>> Start Provided material

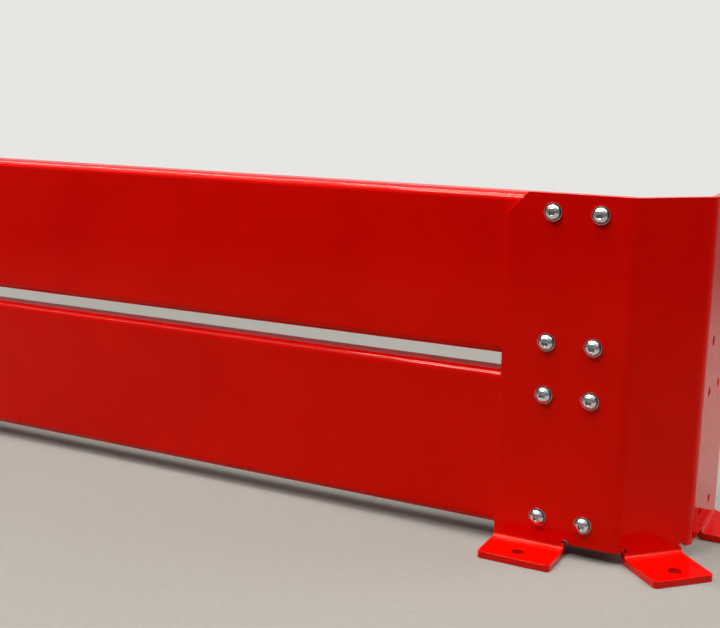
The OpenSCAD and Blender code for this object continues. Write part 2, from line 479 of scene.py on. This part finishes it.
def beam_rubbed(w):
    """1 along the upper fold, where things rub, and 0 on the rest"""
    return np.sin(np.clip((w - web) / beam_arc, 0, 1) * np.pi)


strip_low, strip_high = -beam_arc - flange, web + beam_arc + flange
strip = [(-beam_end, strip_low, CUT_R), (beam_end, strip_low, CUT_R),
         (beam_end, strip_high, CUT_R), (-beam_end, strip_high, CUT_R)]
beam_holes = [round_hole(side * (post_x + x), row - BEAM_OUT, SCREW_D)
              for side in (-1, 1) for x in COLUMNS for row in BEAM_ROWS]
beam_folds = [(1, w) for start in (-beam_arc, web) for w in np.linspace(start, start + beam_arc, FOLD_LINES)]
beams = []
for name, bottom in (("beam_upper", UPPER_BEAM), ("beam_lower", LOWER_BEAM)):
    place = lambda s, w, depth, bottom=bottom: fold_beam(s, w, depth, bottom)
    beams.append(folded_mesh(name, rounded(strip), beam_holes, beam_folds, SHEET, place, beam_rubbed))
print("beams reach X %.1f, web front at Y %.1f" % (beam_end, web_y))

# %% [markdown]
# ## Screws, washers and nuts by Geometry Nodes
#
# Sixteen equal screws, each with a washer under its head and a nut behind the beam, are what Geometry
# Nodes are for: one shape, a rule for the places, and copies. The real screws and nuts are pressed and
# the washers are stamped, but all of them are nearly round about an axis. So the tree works like a
# lathe and bends a flat grid round that axis: the grid's rows are the steps of a profile, and its
# columns are the turn. A hexagon is a profile whose radius swells six times on the way round, which
# makes the socket in the head and the nut's flats. The screws are M10 button heads, 17.5 mm across, with
# a 6 mm hexagon socket. The tree also stores how dirty each row of the profile is, for the zinc to read.

# %% A lathe made of nodes
SEAM = 0.002                      # points nearer than this are one, in mm
ROUND, SHANK_ROUND = 48, 36       # steps on the way round


def turned_solid(tree, rows, segments, profile, grime=None):
    """Wraps a grid round Z.

    profile(row, angle) gives radius and height in mm, and grime says how dirty each row is.
    """
    grid = tree.node("GeometryNodeMeshGrid", None, {"Size X": rows - 1, "Size Y": segments,
                                                    "Vertices X": rows, "Vertices Y": segments + 1})
    place = tree.node("GeometryNodeInputPosition")
    apart = tree.node("ShaderNodeSeparateXYZ", None, {0: place})
    row = (apart + (rows - 1) / 2).maths("ROUND")
    angle = (tree.output(apart, "Y") / segments + 0.5) * (2 * math.pi)
    radius, height = profile(row, angle)
    ring = tree.node("ShaderNodeCombineXYZ", None, {
        "X": angle.maths("COSINE") * radius, "Y": angle.maths("SINE") * radius, "Z": height})
    dirty = tree.node("GeometryNodeStoreNamedAttribute", {"data_type": "FLOAT", "domain": "POINT"},
                      {"Geometry": grid, "Name": "grime", "Value": pick(tree, row, grime or [0] * rows)})
    wrapped = tree.node("GeometryNodeSetPosition", None, {"Geometry": dirty, "Position": ring})
    return tree.node("GeometryNodeMergeByDistance", None, {"Geometry": wrapped, "Distance": SEAM})


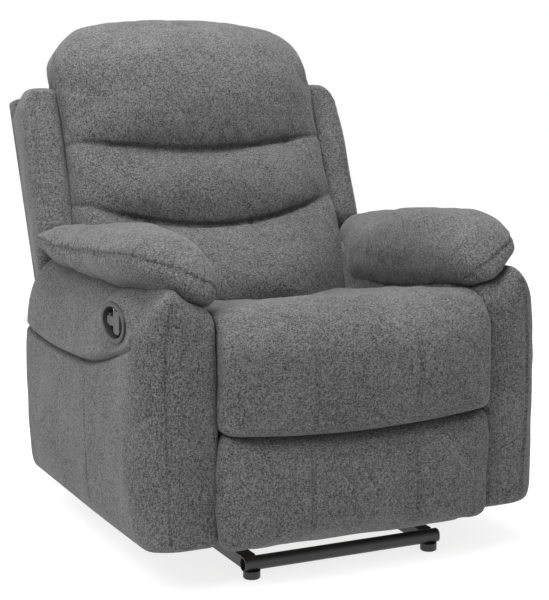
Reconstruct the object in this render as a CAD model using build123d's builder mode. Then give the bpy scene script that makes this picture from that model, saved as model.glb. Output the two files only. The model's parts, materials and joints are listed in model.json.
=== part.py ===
from build123d import *
import os
from math import cos, radians, sin

# Recliner armchair: lever-released footrest, wall-hugging recline.
# Millimetres. +Z up, the sitter faces -Y, so the sitter's right hand is at -X.
# The origin is on the floor, under the middle of the chair's outline.

os.makedirs("parts", exist_ok=True)

SIDES = {"left": 1, "right": -1}

# Driving dimensions
ARM_FRONT = -465          # front face of the arms
ARM_REAR = 245            # rear edge of the arms
ARM_BOTTOM = 80           # underside of the arms
ARM_OUTER = 427           # widest point of the arms
ARM_TOP = 498             # top of the arm's wooden box
PANEL_OUT = 363           # inner face of the arm's outer panel
PANEL_IN = 285            # outer face, towards the seat, of the arm's inner panel
PLY = 12                  # plywood thickness

SEAT_HALF = 266           # half width of the seat cushion
SEAT_DECK = 301           # underside of the seat cushion
SEAT_FRONT = -515         # foremost point of the seat cushion

BACK_LEAN = 23.5          # lean of the back from upright, degrees
BACK_ORIGIN = (0, 226, 250)
BACK_HALF = 282           # half width of the back cushion
WING_OUT = 380            # outer face of the back's side bolsters
WING_IN = 300

# Mechanism, counted outwards from the middle of the chair
PLATE_X = 236             # seat side plates
OUTER_LINK_X = 230.5      # links next to the plates
INNER_LINK_X = 225        # second footrest links
FOOT_BRACKET_X = 219.5    # footrest brackets
BASE_BRACKET_X = 224.5    # uprights on the base rails
STEEL = 4                 # thickness of plates and links
PIN = 5                   # pivot pin radius
RUNNING = 5.05            # hole that turns on a pin
FIXED = 5.02              # hole that a pin is riveted into

RAIL_X = 188              # centre of the base rails
RAIL_WIDE = 28
RAIL_LOW = 15
RAIL_TOP = 40
FOOT_RADIUS = 16

CARRIER = 100             # swing links between the base and the seat plates
CARRIER_LEAN = 25         # their lean at rest, degrees
CARRIER_LOW_Z = 58
CARRIER_Y = {"front": -260, "rear": 100}

BACK_PIVOT = (165, 250)   # (y, z) of the recline hinge

LINK = 150                # both footrest links, pin to pin
FOOT_PIVOT = (-385, 225)  # (y, z) of the first footrest links on the plates
FIRST_ANGLE = 6           # from straight down, towards the rear, degrees
SECOND_ANGLE = -175
DRIVE_BAR = (FOOT_PIVOT[0] + 40, FOOT_PIVOT[1] - 10)

LEVER_Y = -313            # middle of the release lever's bezel
LEVER_Z = 477
BEZEL_RIM = 415           # inner face of the bezel's flange
BEZEL_HALF = (60, 37)     # half sizes of the flange, the cup behind it and the finger pocket
CUP_HALF = (53, 31)
POCKET_HALF = (50, 28)
CABLE_RADIUS = 2.5


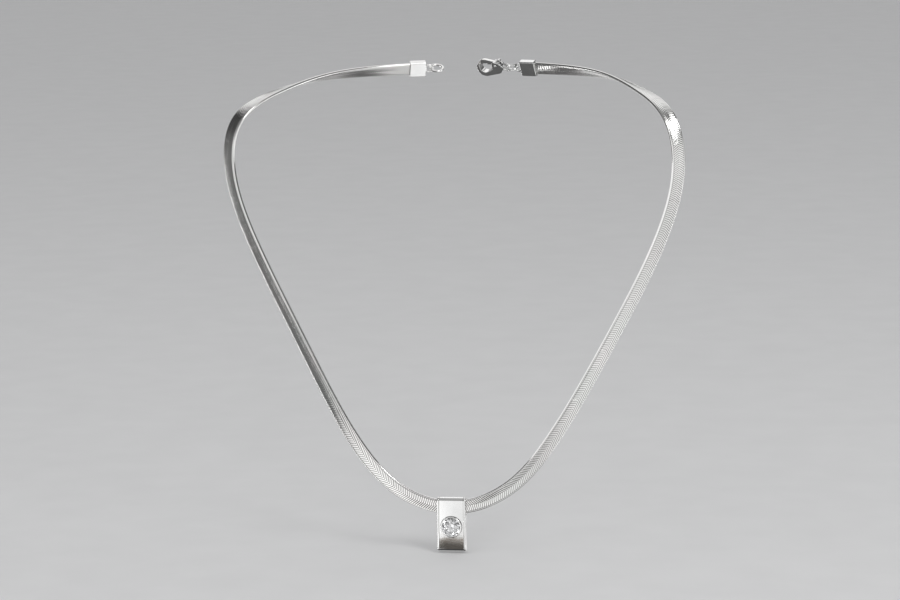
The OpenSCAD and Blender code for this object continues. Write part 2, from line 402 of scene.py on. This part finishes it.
# Beside the pendant the links are cut deeper by this share, which fades out along the ribbon
FRONT_CUT, FRONT_CUT_REACH = 0.3, 26 * MM


def section_loop():
    """The whole section's points, and the direction out of it at each."""
    half = SECTION + [(a, -b, k) for a, b, k in SECTION[::-1]]
    loop = half + [(-a, b, k) for a, b, k in half[-2:0:-1]]
    loop = np.array(loop)
    out = np.roll(loop[:, :2], -1, 0) - np.roll(loop[:, :2], 1, 0)
    out = unit(np.stack([-out[:, 1], out[:, 0]], 1))
    flip = np.sign((out * loop[:, :2]).sum(1))[:, None]
    return loop, out * flip


LOOP, OUTWARD = section_loop()
# Unevenness from link to link, in mm, for more links than there are
MANY_LINKS = 2000
link_tilt = rng.normal(0, 0.0035, MANY_LINKS)
link_lift = rng.normal(0, 0.003, MANY_LINKS)


def ribbon(name, first, last):
    """Ribbon from one link to another, counted from the middle of the front."""
    rows = np.arange(first * len(LINK), last * len(LINK) + 1)
    link, part = rows // len(LINK), rows % len(LINK)
    shape = np.array(LINK)
    along = (link + shape[part, 0]) * PITCH
    cut = 1 + FRONT_CUT * np.exp(-(along / FRONT_CUT_REACH) ** 2)
    uneven = link_lift[link] + link_tilt[link] * (part - 2)
    depth = shape[part, 1] * cut + np.where(part > 0, uneven, 0)
    s = along[:, None] - SLANT * MM * np.abs(LOOP[None, :, 0])
    p, _, n, w = stations(s.ravel())
    sunk = -(depth[:, None] * LOOP[None, :, 2])
    v = (LOOP[None, :, 0] + sunk * OUTWARD[None, :, 0]).ravel()[:, None] * MM
    h = (LOOP[None, :, 1] + sunk * OUTWARD[None, :, 1]).ravel()[:, None] * MM
    verts, faces = skin((p + v * w + h * n).reshape(len(rows), len(LOOP), 3))
    made = piece(name, verts, faces, chain_silver)
    caps = made.data.polygons[len(made.data.polygons) - 2:]
    for cap in caps:
        cap.use_smooth = False
    rim = {key for cap in caps for key in cap.edge_keys}
    sharp = np.array([e.key in rim for e in made.data.edges])
    made.data.attributes.new("sharp_edge", "BOOLEAN", "EDGE").data.foreach_set("value", sharp)
    worn = np.minimum(np.array(STAIN)[part] * cut, 1)[:, None] * LOOP[None, :, 2]
    rim_line = np.where(np.isclose(np.abs(LOOP[:, 0]), RIM_LINE), RIM_STAIN, 0.0)[None, :]
    stain(made, np.maximum(worn, rim_line).ravel())
    return made


# Links on each side of the middle that the front piece has
FRONT_LINKS = 7
# How far before and after a hinge the ribbon bends. The first bend keeps clear of the pendant
BLEND, FIRST_BLEND = (0.006, 0.006), (0.0013, 0.005)


def middle_link(k):
    """The link nearest to the middle of group k."""
    return round((FRONT_HALF + (k - 0.5) * GROUP) / PITCH)


END_LINKS = int(RIBBON_HALF / PITCH) - 1


def make_ribbon():
    front = ribbon("herringbone_front", -FRONT_LINKS, FRONT_LINKS)
    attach(front, "front")
    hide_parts("chain_front")
    for k in range(1, GROUPS + 1):
        hinge = FRONT_HALF + (k - 1) * GROUP
        near = FRONT_LINKS if k == 1 else middle_link(k - 1)
        far = middle_link(k)
        before, after = FIRST_BLEND if k == 1 else BLEND
        for side, sign in (("right", 1), ("left", -1)):
            ends = (near, far) if sign > 0 else (-far, -near)
            part = ribbon(f"herringbone_{side}_{k:02d}", *ends)
            start, end = (Vector(stations(sign * r)[0][0]) for r in (hinge - before, hinge + after))
            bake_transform(part)
            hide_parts(f"chain_{side}_{k:02d}")
    last = middle_link(GROUPS)
    for side, sign in (("right", 1), ("left", -1)):
        ends = (last, END_LINKS) if sign > 0 else (-END_LINKS, -last)
        part = ribbon(f"herringbone_{side}_end", *ends)
        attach(part, f"ribbon_{side}_{GROUPS:02d}")
        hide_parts(f"chain_{side}_{GROUPS:02d}")


make_ribbon()

# ---------------------------------------------------------------- pendant

PENDANT_W, PENDANT_H, PLATE_T, RAIL, BAND_T = (v * MM for v in (8.6, 16.4, 0.55, 0.4, 0.55))
CHANNEL_T, CHANNEL_TOP, CHANNEL_LOW, FOLD_R = (v * MM for v in (1.4, 2.6, 2.35, 1.1))
FRONT_Y = CHANNEL_T / 2 + BAND_T
TOP_Z = -CHANNEL_TOP - BAND_T
LOW_Z = TOP_Z + PENDANT_H
STONE_R, STONE_DROP = 2.95 * MM, 5.8 * MM
PAVILION = 2.537 * MM
BEZEL_R = STONE_R + 0.35 * MM
GIRDLE_Y = FRONT_Y + 0.35 * MM
BEZEL_TOP = GIRDLE_Y + 0.4 * MM
LIGHT_HOLE_R = 1.3 * MM
# How far the face bulges, and how wide the stained seams at its sides are
CROWN, SEAM = 0.14 * MM, 0.18 * MM
SEAM_STAIN = 0.9
pendant_at = Place(0)


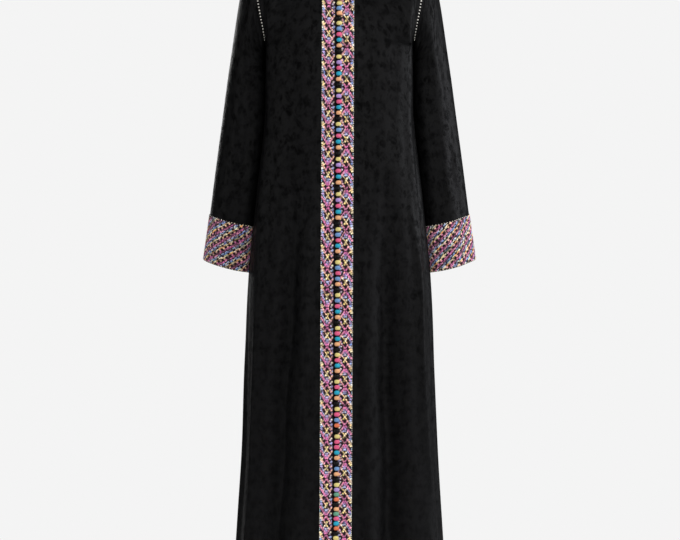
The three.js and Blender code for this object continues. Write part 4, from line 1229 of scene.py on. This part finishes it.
class KAFTAN_OT_stage(bpy.types.Operator):
    """The camera, a plain pale floor and soft studio light"""

    bl_idname = "kaftan.stage"
    bl_label = "Camera and Light"

    def execute(self, context):
        scene = context.scene
        scene.view_settings.view_transform = "Standard"
        camera = bpy.data.objects.new("camera", bpy.data.cameras.new("camera"))
        camera.data.sensor_width = SENSOR
        camera.data.lens = SENSOR * VIEW_DISTANCE / VIEW_WIDTH
        camera.location = VIEW_CENTRE - Vector((0, VIEW_DISTANCE, 0))
        camera.rotation_euler = (math.radians(90), 0, 0)
        scene.collection.objects.link(camera)
        scene.camera = camera
        for name, place, target, size, power, colour in LIGHTS:
            light = bpy.data.lights.new(name, "AREA")
            light.size, light.energy, light.color = size, power, colour
            lamp = bpy.data.objects.new(name, light)
            lamp.location = place
            lamp.rotation_mode = "QUATERNION"
            lamp.rotation_quaternion = (Vector(target) - Vector(place)).to_track_quat("-Z", "Y")
            scene.collection.objects.link(lamp)
        world = bpy.data.worlds.new("pale room")
        world.use_nodes = True
        scene.world = world
        tree = world.node_tree
        seen = make(tree, "ShaderNodeLightPath", None, out="Is Camera Ray")
        background = tree.nodes["Background"]
        background.inputs["Color"].default_value = (1, 1, 1, 1)
        feed(background, "Strength", AMBIENT + seen * (ROOM - AMBIENT))
        mesh = bpy.data.meshes.new("floor")
        mesh.from_pydata(FLOOR_CORNERS, [], [(0, 1, 2, 3)])
        mesh.materials.append(material("pale floor"))
        floor = bpy.data.objects.new("floor", mesh)
        scene.collection.objects.link(floor)
        return {"FINISHED"}


class KAFTAN_PT_panel(bpy.types.Panel):
    """Lists the kaftan's sizes and pieces"""

    bl_label = "Kaftan"
    bl_idname = "KAFTAN_PT_panel"
    bl_space_type = "VIEW_3D"
    bl_region_type = "UI"
    bl_category = "Kaftan"

    def draw(self, context):
        for key in KaftanSettings.__annotations__:
            self.layout.prop(context.scene.kaftan, key)
        for operator in OPERATORS:
            self.layout.operator(operator.bl_idname)


OPERATORS = (
    KAFTAN_OT_stage, KAFTAN_OT_body, KAFTAN_OT_sleeves, KAFTAN_OT_bands, KAFTAN_OT_cuffs,
    KAFTAN_OT_stitches, KAFTAN_OT_buttons,
)
CLASSES = (KaftanSettings, *OPERATORS, KAFTAN_PT_panel)


def register():
    for cls in CLASSES:
        bpy.utils.register_class(cls)
    bpy.types.Scene.kaftan = PointerProperty(type=KaftanSettings)


def unregister():
    del bpy.types.Scene.kaftan
    for cls in reversed(CLASSES):
        bpy.utils.unregister_class(cls)


def main():
    """Makes every piece."""
    register()
    bpy.ops.kaftan.stage()
    bpy.ops.kaftan.body()
    bpy.ops.kaftan.sleeves()
    bpy.ops.kaftan.bands()
    bpy.ops.kaftan.cuffs()
    bpy.ops.kaftan.stitches()
    bpy.ops.kaftan.buttons()


if __name__ == "__main__":
    main()
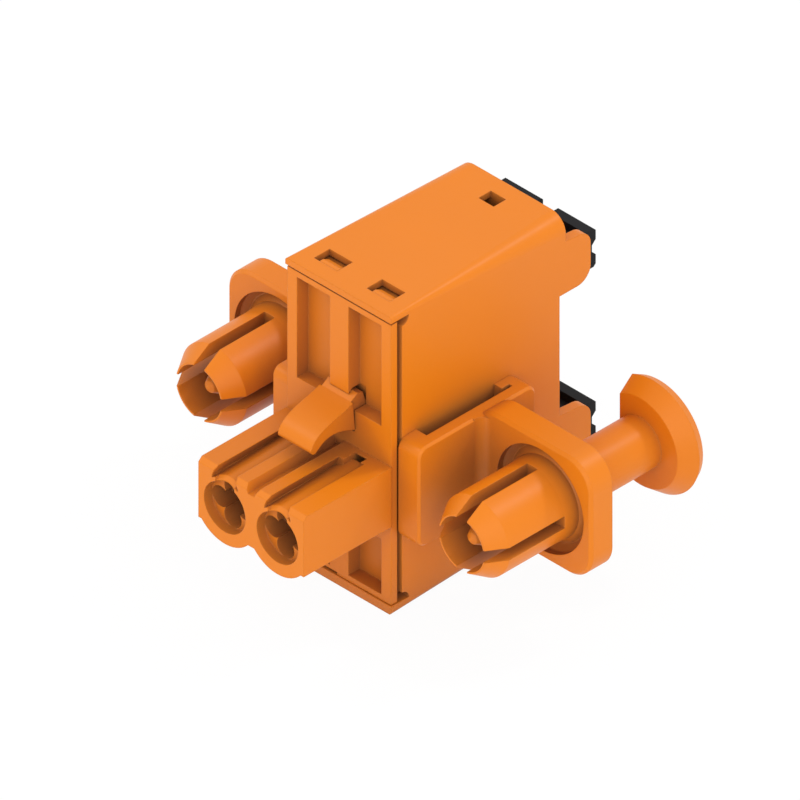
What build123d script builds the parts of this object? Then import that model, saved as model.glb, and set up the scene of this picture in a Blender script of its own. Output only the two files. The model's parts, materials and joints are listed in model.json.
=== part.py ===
from build123d import *
import math
import os

# A two-pole pluggable power connector, in millimetres, Z up.
# The plug is pushed onto its header along -Y. The origin is the middle of the nose's
# flat mating face, halfway between the two socket axes. X runs from pole to pole.

# Poles and tiers
pitch = 7.62
tier_step = 21.5
upper_button_z = 16.1
wire_below_button = 5.1

# Nose of the front insert
nose_length = 12.75
nose_top = 4.4
nose_skirt = 3.0
lobe_radius = 4.5
lobe_rear_radius = 4.9
nose_chamfer = 0.5
socket_radius = 3.0
socket_depth = 1.2
foil_radius = 1.25
foil_offset = 1.75
throat_radius = 1.3
throat_depth = 2.5
contact_bore_radius = 2.65
sleeve_wall = 1.1
crown_radius = 3.45
crown_rear_radius = 3.8
crown_chamfer = 0.85
nose_slot_mouth_half = 1.38
nose_slot_foot_half = 1.87
nose_slot_foot_z = 3.2
nose_slot_left_end_y = 10.3
nose_slot_right_end_y = 11.15
drain_left = 0.75
drain_right = 0.9
drain_front_y = 11.7
drain_rear_y = 12.1
drain_depth = 5.0
drain_roof = 0.2
nose_groove_half = 0.87
nose_groove_floor_half = 0.45
nose_groove_depth = 0.95

# Front insert
insert_inset = 0.15
insert_plate = 0.9
insert_depth = 5.25
insert_body_clearance = 0.1
insert_top_slit = 0.3
insert_bottom_slit = 0.05
mullion_half = 1.35
window_post = 1.4
window_depth = 1.66
window_rim = 0.7
window_sill = 8.85
lower_window_top = -5.3
window_floor_thickness = 1.1
hollow_sill = 1.0
bottom_slit_left = -2.6
bottom_slit_right = -0.3
bottom_slit_height = 0.3
bottom_slit_depth = 2.0

# Housing
housing_lead = 0.15
housing_overhang = 0.03
housing_length = 24.4
top_above_button = 7.1
bottom_below_button = 8.65
front_corner_radius = 0.3
rear_corner_radius = 2.0
top_wall = 0.8
bottom_wall = 1.05
side_wall = 1.15
rear_wall = 2.5
inner_wall = 1.2
side_wall_setback = 1.6
side_notch_radius = 1.0
hood_depth = 0.9
ear_length = 4.5
ear_top_root_rise = 4.25
ear_top_tip_rise = 3.7
ear_bottom_drop = 2.4
ear_top_radius = 1.7
ear_bottom_radius = 1.9
snap_window_width = 3.35
snap_window_length = 2.25
snap_window_inset = 2.0
snap_hook_side_gap = 0.75
snap_hook_rear_gap = 0.85
snap_hook_clearance = 0.05
snap_hook_flat = 0.5
snap_hook_slope = 0.45
rear_window_width = 2.2
rear_window_length = 1.8
rear_window_inset = 1.2

# Terminal chambers
chamber_partition = 2.24
chamber_below_wire = 2.5
chamber_above_wire = 8.0
bar_slot_length = 2.5
wire_bore_radius = 2.1
wire_funnel_radius = 2.6
wire_funnel_depth = 0.8

# Push buttons
button_head_spacing = 2.48
button_head_height = 4.8
button_head_thickness = 1.5
button_stand_off = 4.1
button_stem_side_gap = 0.49
button_stem_height = 2.8
button_spring_gap = 2.4
button_guide_clearance = 0.1
button_barb_reach = 0.15
button_barb_length = 1.0
button_groove_height = 1.9
button_groove_depth = 0.55
button_chamfer = 0.3

# Latch, with the outline's points as shares of its reach, forward of and above the pivot
latch_width = 4.8
latch_root_width = 4.2
latch_clearance = 0.1
latch_pivot_inset = 1.15
latch_pivot_z = 7.7
latch_reach = 7.6
latch_hub_radius = 1.1
trunnion_radius = 0.6
trunnion_clearance = 0.05
trunnion_reach = 0.9
latch_crown = ((0.204, 0.309), (0.487, 0.224), (0.776, 0.132), (0.921, 0.039), (1.0, -0.086))
latch_lip = (0.98, -0.151)
latch_belly = (
    (0.908, -0.164), (0.816, -0.092), (0.697, -0.037), (0.546, -0.026), (0.355, -0.072), (0.162, -0.15),
)
latch_heel = ((0.0, -0.15), (-0.145, 0.0), (-0.02, 0.37), (0.079, 0.395))
latch_pocket_front_rise = 2.75
latch_pocket_rise = 3.25
latch_pocket_drop = 1.5
latch_pocket_back = 0.55

# Flange brackets
flange_axis_offset = 11.34
flange_axis_z = 1.08
bracket_gap = 0.01
bracket_strip_offset = 1.54
bracket_thickness = 3.0
bracket_inset = 1.05
bracket_length = 16.95
bracket_top = 7.5
bracket_bottom = -4.9
bracket_corner = 1.2
bracket_edge_chamfer = 0.25
bracket_block_length = 2.55
bracket_lug_length = 3.1
bracket_lug_slit = 0.45
bracket_lug_slit_length = 1.1
flange_inset = 9.2
flange_thickness = 3.12
flange_half = 7.33
flange_corner = 3.5
flange_root_radius = 1.2
flange_edge_chamfer = 0.35
groove_outer_radius = 6.25
groove_depth = 1.4
groove_bend = 0.65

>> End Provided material

> _Exercise objective_
From the first line of the records above to the line that contains "return np.sin(np.clip((w - web)", quote each line exactly.

> _Correct result_
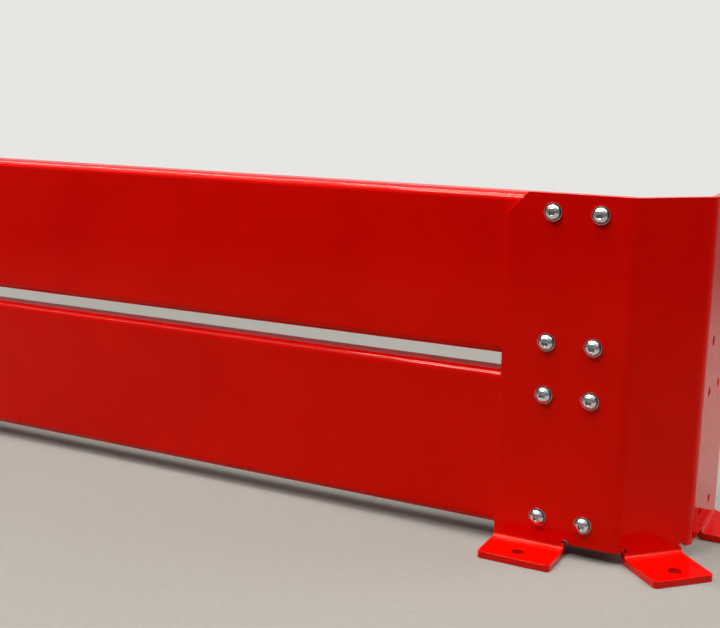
The OpenSCAD and Blender code for this object continues. Write part 2, from line 479 of scene.py on. This part finishes it.
def beam_rubbed(w):
    """1 along the upper fold, where things rub, and 0 on the rest"""
    return np.sin(np.clip((w - web) / beam_arc, 0, 1) * np.pi)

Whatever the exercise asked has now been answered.